As one drills down into the constituents of the market, patterns do reveal themselves and provide opportunity if you apply objective analysis in your search. While the major indices are good barometers of activity, peering into individual components will yield insights into stocks and stock groups that yield larger alpha. We can also discern those sectors which are clearly not performing and can make some conclusions as to what that infers.
Pictured below is a relative performance chart of select instruments up to this point in the year.
With the Dow Jones illustrated in purple, we can easily see the out-performance of the tech laden Nasdaq issues thus far this year as illustrated by the red line. This may be old news for most market participants. What may be surprising are the other sectors that have performed as well or better than the high flying Nasdaq index and indeed the Dow Jones. The magenta line represents the performance of the XAU, or gold sector and the cyan line shows the activity in the home construction sector. Even as the markets appear to be in a period of consolidation, these sectors are at or near highs and i expect will go higher. From this information, we can conclude that certain parts of the consumer sector are strong and that is an implied vote of confidence in the economy going forward. As has been my main investment theme; buy relative strength. It also tells you that any political angst has been discounted.
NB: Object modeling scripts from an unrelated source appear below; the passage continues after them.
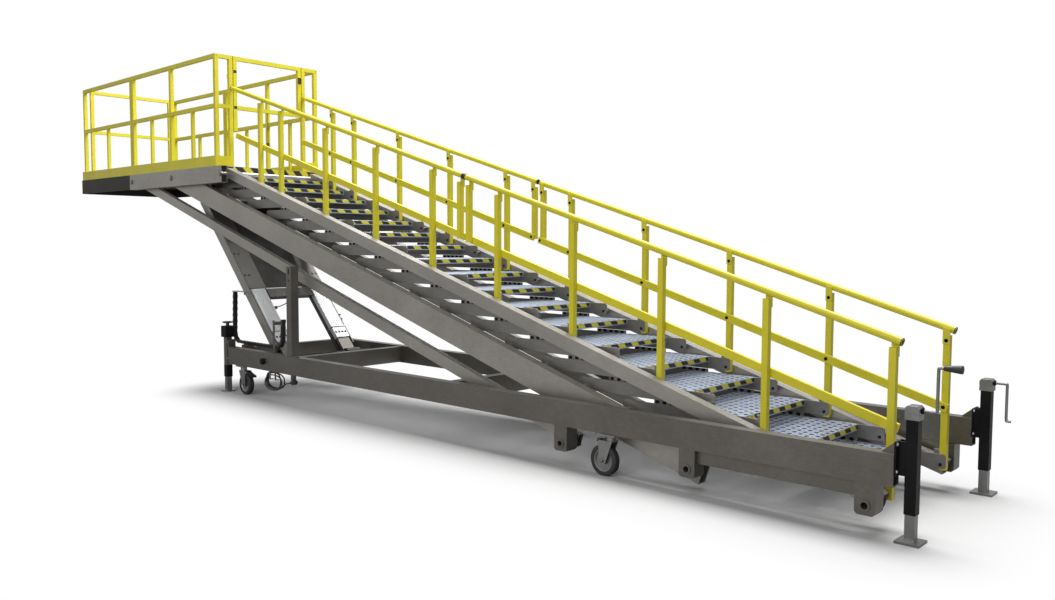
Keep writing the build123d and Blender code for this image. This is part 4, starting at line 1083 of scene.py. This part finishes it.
# %% [markdown]
# ## Floor
# The stand was photographed on white. The floor takes the shadow near the stand and fades to
# white further away, by the distance from a box round it. Only the camera sees the floor pale,
# so little light bounces back on the object.

# %% Floor
floor_half = 40
shadow_middle, shadow_half = (1.60, -0.10), (3.15, 0.5)
floor_mesh = bpy.data.meshes.new("floor")
floor_corners = [(x * floor_half, y * floor_half, 0) for x, y in ((-1, -1), (1, -1), (1, 1), (-1, 1))]
floor_mesh.from_pydata(floor_corners, [], [(0, 1, 2, 3)])
floor = bpy.data.objects.new("floor", floor_mesh)
bpy.context.scene.collection.objects.link(floor)
floor_finish = Finish("floor", roughness=0.9)
seen = floor_finish.node("ShaderNodeLightPath", output="Is Camera Ray")
floor_finish.feed(Base_Color=floor_finish.mix(seen, (0.30, 0.30, 0.30), (0.56, 0.56, 0.56)))
x, y, z = floor_finish.split(floor_finish.place())
aside_x = ((x - shadow_middle[0]).absolute() - shadow_half[0]).above(0)
aside_y = ((y - shadow_middle[1]).absolute() - shadow_half[1]).above(0)
spread = (aside_x * aside_x + aside_y * aside_y).root()
whiteness = spread.smooth(0.05, 0.80) * seen
floor_tree = floor_finish.tree
white = floor_tree.nodes.new("ShaderNodeEmission")
fade = floor_tree.nodes.new("ShaderNodeMixShader")
floor_tree.links.new(whiteness.socket, fade.inputs[0])
floor_tree.links.new(floor_finish.shader.outputs[0], fade.inputs[1])
floor_tree.links.new(white.outputs[0], fade.inputs[2])
floor_tree.links.new(fade.outputs[0], floor_tree.nodes["Material Output"].inputs["Surface"])
floor.data.materials.append(floor_finish.material)
print("floor", 2 * floor_half)

# %% [markdown]
# ## World and lamps
# The room is white to the camera and a little brighter in mirrors than as a lamp, so metal shows
# a pale room while the object is lit at a plain level. One large area lamp hangs overhead behind
# the stand, and a weaker one stands on the camera's side.

# %% World and lamps
world = bpy.data.worlds.new("studio")
bpy.context.scene.world = world
world.use_nodes = True
world_tree = world.node_tree
light_path = world_tree.nodes.new("ShaderNodeLightPath")
glossy = Value(world_tree, light_path.outputs["Is Glossy Ray"])
to_camera = Value(world_tree, light_path.outputs["Is Camera Ray"])
room_light = 0.32 + glossy * 0.30 + to_camera * 0.68
backdrop = world_tree.nodes["Background"]
world_tree.links.new(room_light.socket, backdrop.inputs["Strength"])
backdrop.inputs["Color"].default_value = (1, 1, 1, 1)


def lamp(name, place, target, size, power):
    light = bpy.data.lights.new(name, "AREA")
    light.shape = "RECTANGLE"
    light.size, light.size_y = size
    light.energy = power
    piece = bpy.data.objects.new(name, light)
    bpy.context.scene.collection.objects.link(piece)
    piece.location = place
    piece.rotation_euler = (Vector(target) - Vector(place)).to_track_quat("-Z", "Y").to_euler()


lamp("overhead", (0.5, 2.2, 8.5), (0.5, -0.3, 0), (10, 5), 1500)
lamp("side", (4, -10, 5), (0, 0, 1.2), (8, 5), 450)
bpy.context.scene.view_settings.view_transform = "Standard"
print("lamps", 2)
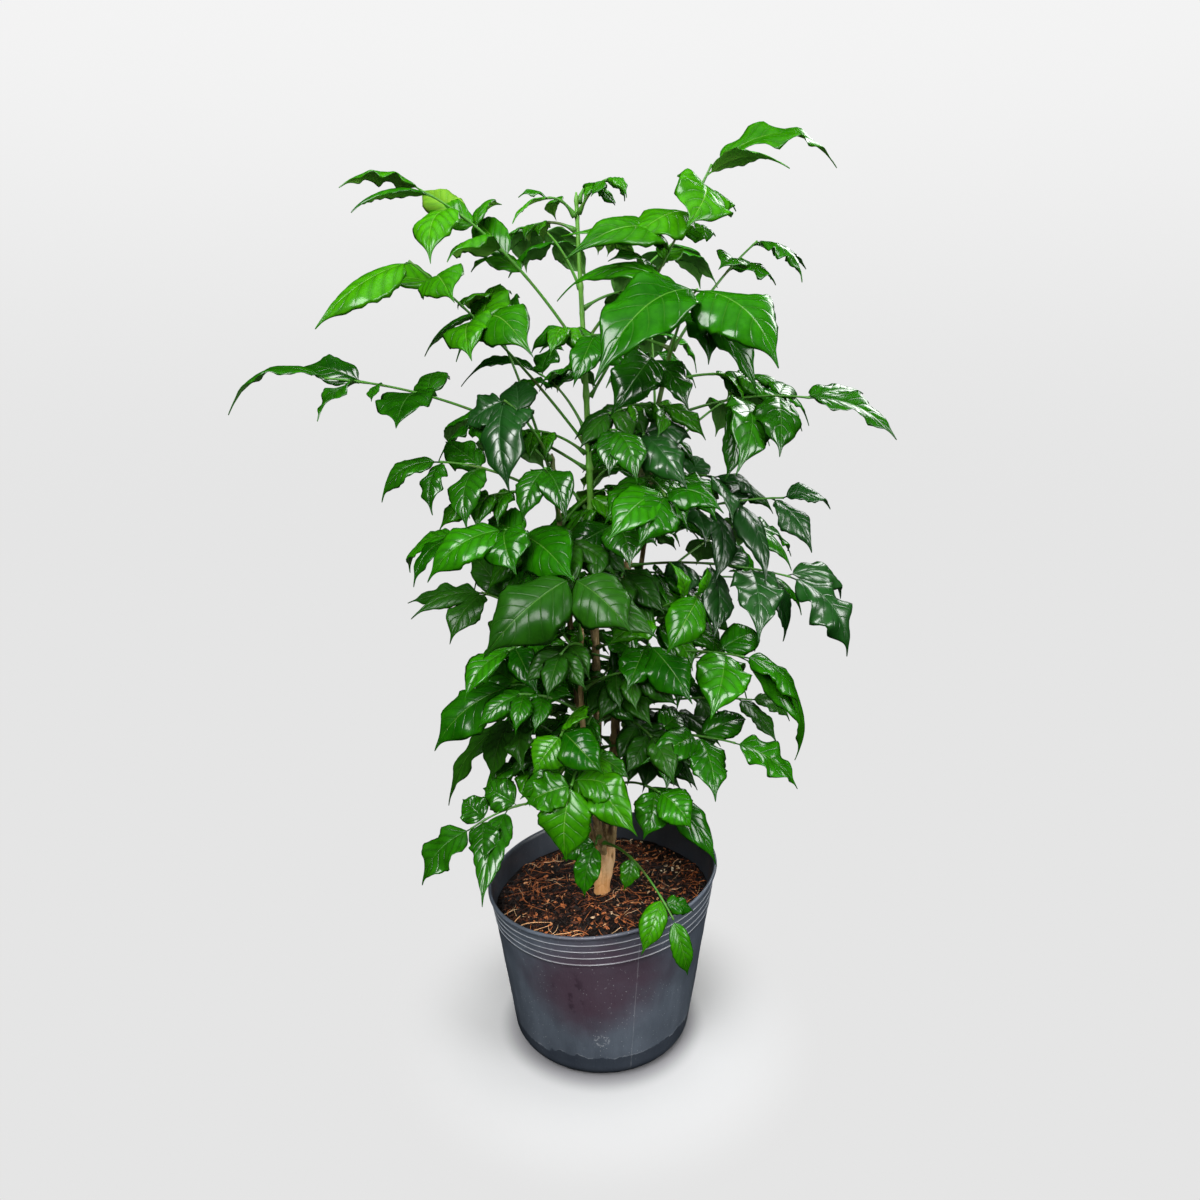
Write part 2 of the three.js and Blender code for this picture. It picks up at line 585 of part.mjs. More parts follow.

At the other end of the performance scale are the large cap banks as represented by the green line. As we can see, this sector in general has been dead money for the last half year. We’ve pointed this out in past articles and little has changed here. This also has implications for the economic background, certainly as it pertains to interest rates. In such a rare low rate environment, the profitability of banks is hampered by narrow spreads. It’s unlikely that this will be the place to put money until we see some inflection in the path of rates.
If past presidential cycles hold and the incumbent Donald Trump retains office, we will likely see a continuance of robust economic activity which may translate into a higher rate environment during the latter part of his next term as competition for resources increases. The action in many other sensitive sectors such as housing and consumer goods will give hints of that. In addition, we will keep an eye on the ten year notes to determine if any inflection points are broached.
In the meantime, it is prudent to stay with what works and not to anticipate a trend change which may take longer than people think. We will all miss the absolute top but we hope to be alert to signs of any deterioration. There is an old market saying that the market climbs a wall of worry. Despite the robust activity in the markets, many are still worried about what could happen. That is a waste of energy. There may yet be some bone jarring corrections, but the longer term trends are the best guides for investment.